Ferrari has revealed Charles Leclerc's loss of power while leading Formula 1's Bahrain Grand Prix was the result of an engine-cylinder failure and not the MGU-H, as first indicated

Polesitter Leclerc dropped to third at the start, but regained the lead early on and looked set to take a brilliant win until he lost power in the closing stages and was passed by Lewis Hamilton.

Radio messages between Leclerc and the Ferrari pitwall suggested the car had lost its MGU-H recovery system, but team principal Mattia Binotto clarified that the issue was solely related to the internal combustion engine.

Binotto said an investigation to find the cause of the problem was taking place, and that Ferrari would carry out further checks to at its Maranello base and in practice for the Chinese Grand Prix.

"We are checking the engine now so we do not have yet a clear explanation of what happened," he said.

"It is an engine problem. We had miscombustion on one cylinder but [the reason is yet] to be understood.

"The engine will go back to Maranello for careful checks because when something like this happens you need to take your time to do your checks carefully.
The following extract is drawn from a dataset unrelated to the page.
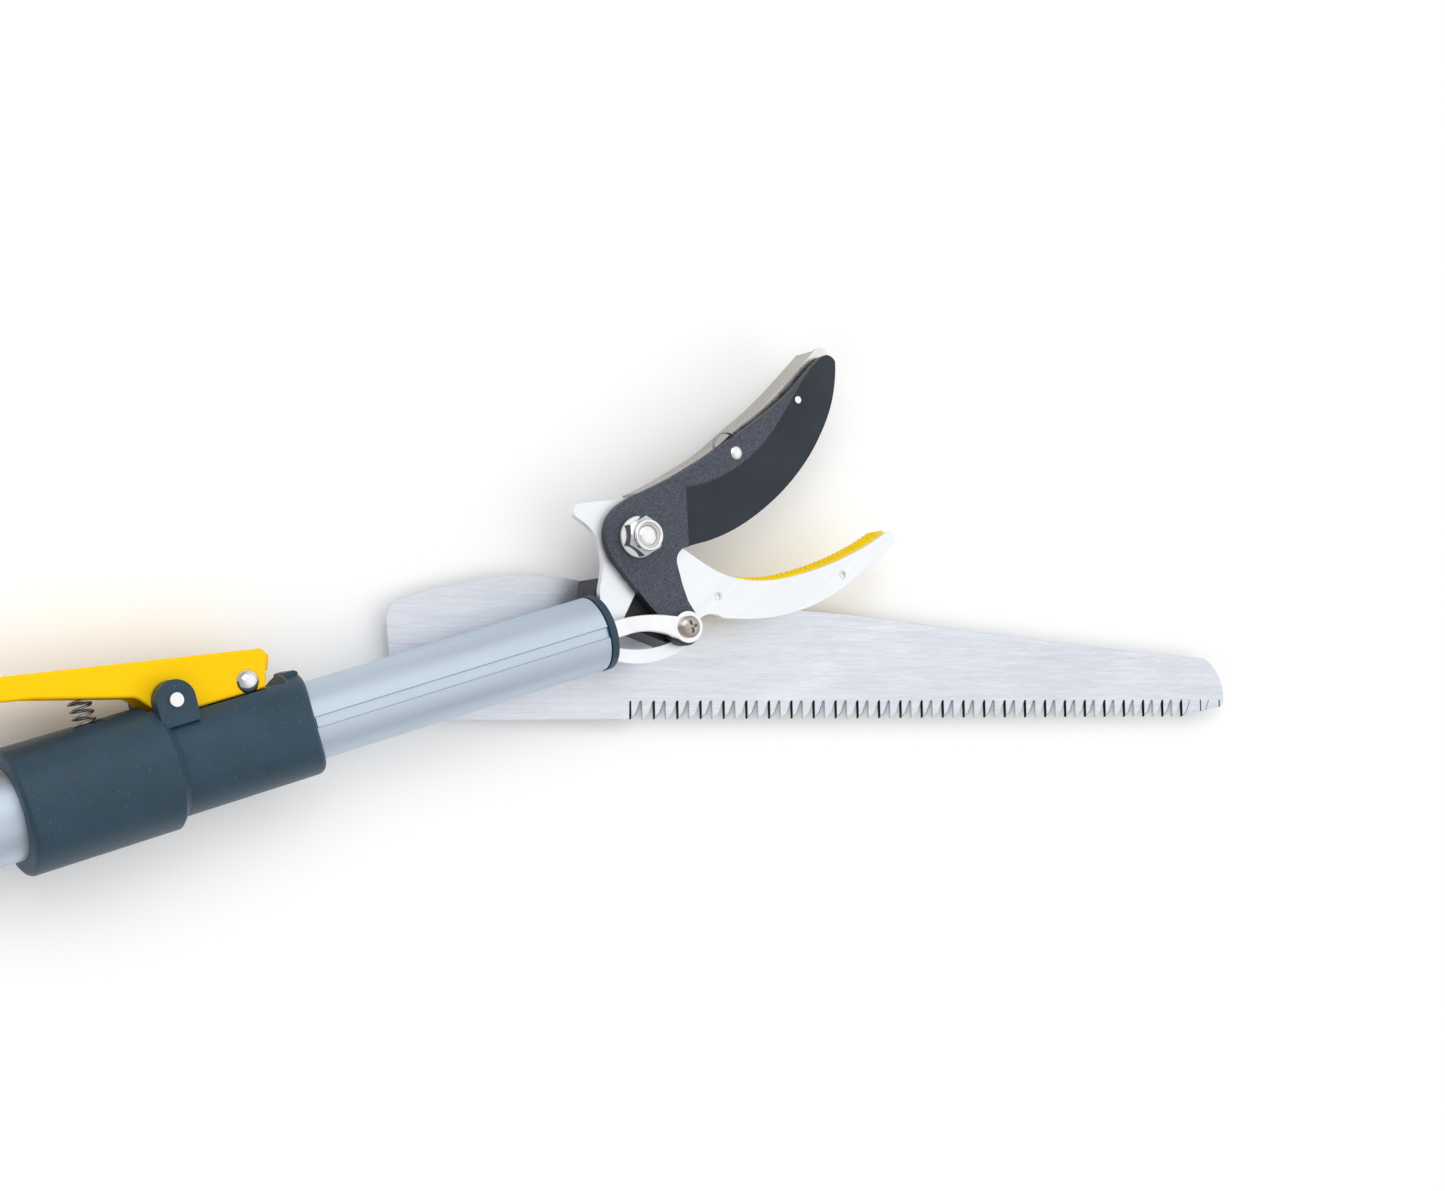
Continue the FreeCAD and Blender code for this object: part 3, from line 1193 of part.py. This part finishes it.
fill_sheet()
make_outer_pole()
make_inner_pole()
make_pull_rods()
make_pole_end()
make_head_plate()
make_jaw_pad()
make_jaw_rivets()
make_pivot()
make_blade()
make_link()
make_holder()
make_saw()
make_saw_carrier()
make_saw_fasteners()
drill_inner_pole()
make_collar()
make_lock_lever()
make_handle()
make_trigger()
make_bail()
doc.recompute()
check_document()
write_steps()
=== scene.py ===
import json
import math

import bpy
from mathutils import Matrix, Vector


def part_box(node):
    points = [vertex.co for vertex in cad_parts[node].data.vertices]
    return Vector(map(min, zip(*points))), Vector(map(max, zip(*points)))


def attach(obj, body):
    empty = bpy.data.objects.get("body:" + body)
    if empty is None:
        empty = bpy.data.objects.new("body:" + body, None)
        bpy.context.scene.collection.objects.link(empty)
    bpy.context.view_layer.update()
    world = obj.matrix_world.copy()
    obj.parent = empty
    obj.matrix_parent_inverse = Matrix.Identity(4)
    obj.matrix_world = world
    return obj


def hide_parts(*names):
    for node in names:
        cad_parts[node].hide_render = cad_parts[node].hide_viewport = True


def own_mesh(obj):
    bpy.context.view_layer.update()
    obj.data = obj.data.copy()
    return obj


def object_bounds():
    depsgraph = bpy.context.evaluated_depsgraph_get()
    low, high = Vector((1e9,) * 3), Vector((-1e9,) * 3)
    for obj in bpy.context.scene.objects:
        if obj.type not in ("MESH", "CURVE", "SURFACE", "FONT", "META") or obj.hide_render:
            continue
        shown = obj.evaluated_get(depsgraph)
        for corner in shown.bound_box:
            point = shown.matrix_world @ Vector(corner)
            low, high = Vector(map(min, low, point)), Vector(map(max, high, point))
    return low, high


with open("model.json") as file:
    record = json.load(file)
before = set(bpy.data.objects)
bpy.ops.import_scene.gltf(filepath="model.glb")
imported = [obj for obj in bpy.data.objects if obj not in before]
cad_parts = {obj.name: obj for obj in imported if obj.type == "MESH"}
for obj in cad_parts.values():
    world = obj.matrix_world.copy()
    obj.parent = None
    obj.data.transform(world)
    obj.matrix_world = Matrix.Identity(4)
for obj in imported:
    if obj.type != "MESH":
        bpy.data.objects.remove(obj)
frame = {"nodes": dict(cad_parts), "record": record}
NODES = frame["nodes"]
AT_LOAD = [list(corner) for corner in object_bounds()]

# The head's details are placed about the inner pole's end, which is 1 mm past the tube itself.
HEAD_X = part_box("inner_pole")[1].x + 0.001
BLADE_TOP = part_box("blade")[1].z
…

But the engine was running at the end of the race so it is still able to run.

"We will use it certainly on the Friday in China and we have an entire Friday to assess its behaviour, its functionality and its performance."

Asked about suggestions the problem was related to the MGU-H, Binotto said: "I don't know where the rumours came from.

"There was nothing wrong with the MGU-H.

"When something like that happens you try to move on the recovery in terms of any combustion control mapping that you may do, at least you try to change mappings.

"You try to see if there is any way to make it better. That was not the case today so we had to manage the race.

"It has been a brave decision to continue racing in those conditions. But at the end it was a third place that was important so probably the right decision."

Binotto said he is confident the failure was an isolated incident and curing it should be simple.

"It is a single problem that will be easily addressed," he said.

"It is not related to the way we are using the engine or the mapping or whatever.

"It has to be a single component failure that we will find out."